OKP: Is that what the album name Camp is all about?
CG: Yeah Camp is like the place you go away to be away from it all, to be totally in your own space—but its also black people using satire to kind of deal with the pain and the fucked up things.
OKP: we all know “Wu Tang random name generator” origin story of Childish Gambino–but when was Childish Gambino, the persona, really born?

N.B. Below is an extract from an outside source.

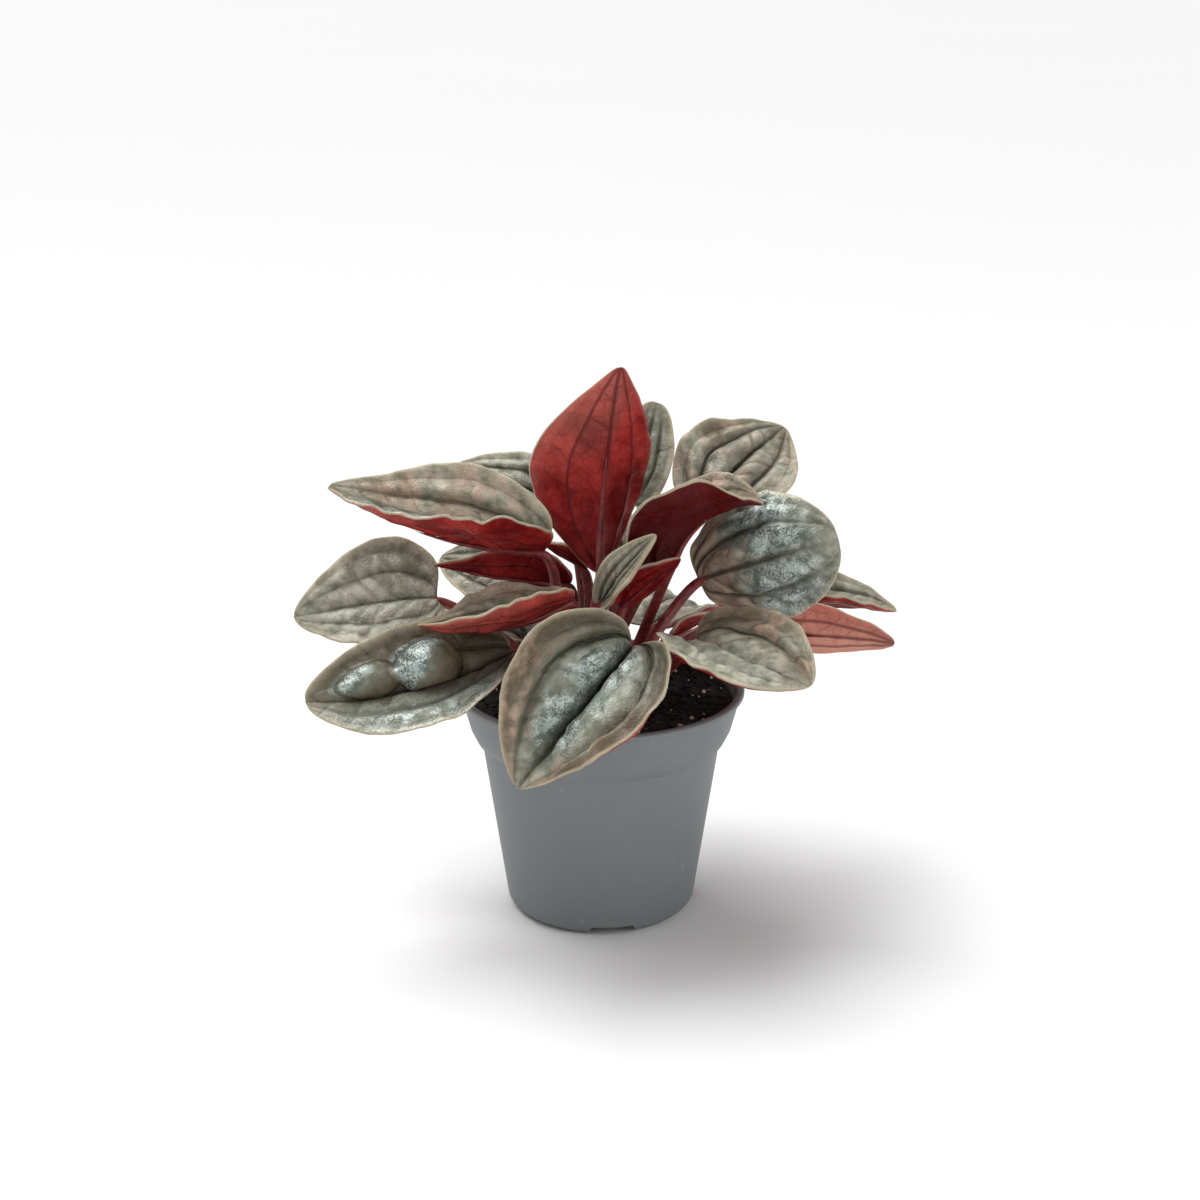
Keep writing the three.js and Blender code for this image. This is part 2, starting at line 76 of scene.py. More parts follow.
class Wire:
    """An output of a shader node. A sum on it adds a Math node."""

    def __init__(self, finish, socket):
        self.finish = finish
        self.socket = socket

    def maths(self, operation, *values):
        return self.finish.node("Math", {"operation": operation}, dict(enumerate(values)))

    def __add__(self, other):
        return self.maths("ADD", self, other)

    def __sub__(self, other):
        return self.maths("SUBTRACT", self, other)

    def __rsub__(self, other):
        return self.maths("SUBTRACT", other, self)

    def __mul__(self, other):
        return self.maths("MULTIPLY", self, other)

    def __abs__(self):
        return self.maths("ABSOLUTE", self)

    __radd__ = __add__
    __rmul__ = __mul__


class Finish:
    """A material in the making, or a world. node() adds any node and returns one output."""

    def __init__(self, name, shelf=bpy.data.materials):
        self.holder = shelf.new(name)
        self.holder.use_nodes = True
        self.tree = self.holder.node_tree
        self.tree.nodes.clear()

    def node(self, kind, settings=None, inputs=None, output=0):
        made = self.tree.nodes.new("ShaderNode" + kind)
        for key, value in (settings or {}).items():
            setattr(made, key, value)
        for key, value in (inputs or {}).items():
            if isinstance(value, Wire):
                self.tree.links.new(value.socket, made.inputs[key])
            else:
                made.inputs[key].default_value = value
        return Wire(self, made.outputs[output]) if made.outputs else None

    def place(self):
        return self.node("TexCoord", output="Object")

    def mottle(self, scale, detail=3, place=None):
        """Noise from 0 to 1, scale being how many of its lumps go into a metre."""
        inputs = {"Vector": place or self.place(), "Scale": scale, "Detail": detail}
        return self.node("TexNoise", None, inputs)

    def step(self, value, low, high):
        """0 below low and 1 above high, with a smooth climb between them."""
        inputs = {"Value": value, "From Min": low, "From Max": high}
        return self.node("MapRange", {"interpolation_type": "SMOOTHSTEP"}, inputs)

    def blend(self, share, first, second):
        """The first colour where share is 0 and the second where it is 1."""
        inputs = {0: share, 6: first, 7: second}
        return self.node("Mix", {"data_type": "RGBA"}, inputs, output=2)

    def split(self, vector):
        parts = self.node("SeparateXYZ", None, {0: vector})
        return [Wire(self, socket) for socket in parts.socket.node.outputs]

    def painted(self, name, output="Vector"):
        """What the mesh carries at its points: a vector's three numbers, or with Fac just one."""
        value = self.node("Attribute", {"attribute_name": name}, output=output)
        return self.split(value) if output == "Vector" else value

    def relief(self, height, depth):
        """Normals for a height from 0 to 1 that stands depth metres high."""
        return self.node("Bump", None, {"Height": height, "Distance": depth, "Strength": 1})

    def close(self, **sockets):
        inputs = {key.replace("_", " "): value for key, value in sockets.items()}
        shader = self.node("BsdfPrincipled", None, inputs)
        self.node("OutputMaterial", None, {"Surface": shader})
        return self.holder


def shade(red, green, blue):
    """A colour as it looks on screen, 0 to 255, as the shader wants it."""
    return (*[(c / 255) ** 2.2 for c in (red, green, blue)], 1)


def spun(profile, steps):
    """A solid of revolution about Z, from points of radius and height in mm."""
    bm = bmesh.new()
    points = [bm.verts.new((r * MM, 0, z * MM)) for r, z in profile]
    edges = [bm.edges.new(pair) for pair in zip(points, points[1:])]
    bmesh.ops.spin(
        bm, geom=points + edges, axis=(0, 0, 1), cent=(0, 0, 0), angle=2 * math.pi,
        steps=steps, use_merge=True,
    )
    bmesh.ops.remove_doubles(bm, verts=bm.verts, dist=0.002 * MM)
    bmesh.ops.recalc_face_normals(bm, faces=bm.faces)
    return bm


def finished(name, bm, materials, slot, *nodes):
    """Makes the mesh a smooth piece on the root body, in the place of the given CAD nodes."""
    mesh = bpy.data.meshes.new(name)
    bm.to_mesh(mesh)
    bm.free()
    mesh.shade_smooth()
    made = bpy.data.objects.new(name, mesh)
    bpy.context.scene.collection.objects.link(made)
    for material in materials:
        mesh.materials.append(material)
    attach(made, "root")
    if nodes:
        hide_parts(*nodes)
    return made


def pot_plastic():
    finish = Finish("matt grey polypropylene")
    cloud = finish.mottle(60)
    scuff = finish.step(finish.mottle(420, 6), 0.66, 0.72) * finish.mottle(45)
    x, y, z = finish.split(finish.place())
    # Compost dust clings to the top of the inside, up to the lip
    lip_inside = (RIM_RADIUS - LIP) * MM
    bounds = (lip_inside - 0.2 * MM) ** 2, (lip_inside + 0.6 * MM) ** 2
    inside = 1 - finish.step(x * x + y * y, *bounds)
    dust = finish.step(z, (POT_HEIGHT - 2.5) * MM, POT_HEIGHT * MM) * inside
    colour = finish.blend(cloud, shade(113, 118, 120), shade(121, 126, 127))
    colour = finish.blend(scuff * 0.3, colour, shade(160, 164, 166))
    colour = finish.blend(dust * 0.8, colour, shade(66, 54, 46))
    grain = finish.mottle(2600, 2) + finish.mottle(240) * 2
    return finish.close(
        Base_Color=colour,
        Roughness=0.5 + cloud * 0.12,
        Normal=finish.relief(grain, 0.02 * MM),
        Specular_IOR_Level=0.35,
    )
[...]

CG: I think when the whole Spiderman thing happened, I felt—and I’ve said this before—when people started telling me I couldn’t play Spiderman because there were no black kids like that, who live in Queens with their aunt and uncle and are into science…like, What? There’s no black kids in the suburbs? There’s no nerdy black kids? I felt like I was constantly told as an actor and as a comedian: Assimilate, Assimilate–up to a certain point. And then it was like, Don’t assimilate. I think Childish Gambino was kind of a reaction to all of that.
OKP: Kind of like: If that’s what you want, I’ll give it to you, kinda thing?
CG: Maybe, but also I just wanted to do what everybody was telling me I shouldn’t do—if there’s no voice for that kid in rap music, where is it? I wanted the opportunity to fall flat on my face if necessary. Its like Chris Rock said: as black people we don’t really need opportunities to succeed at this point—we need oportunities to fail.
OKP: So where do you think you failed on Camp? What moment on the album gives you your most spectacular opportunity to fail?
CG: Probably the misogyny. You know all the talk about women and anger and all that stuff. Because everybody’s gonna be like, Oh, we thought you were different. We thought you were on of the nice ones.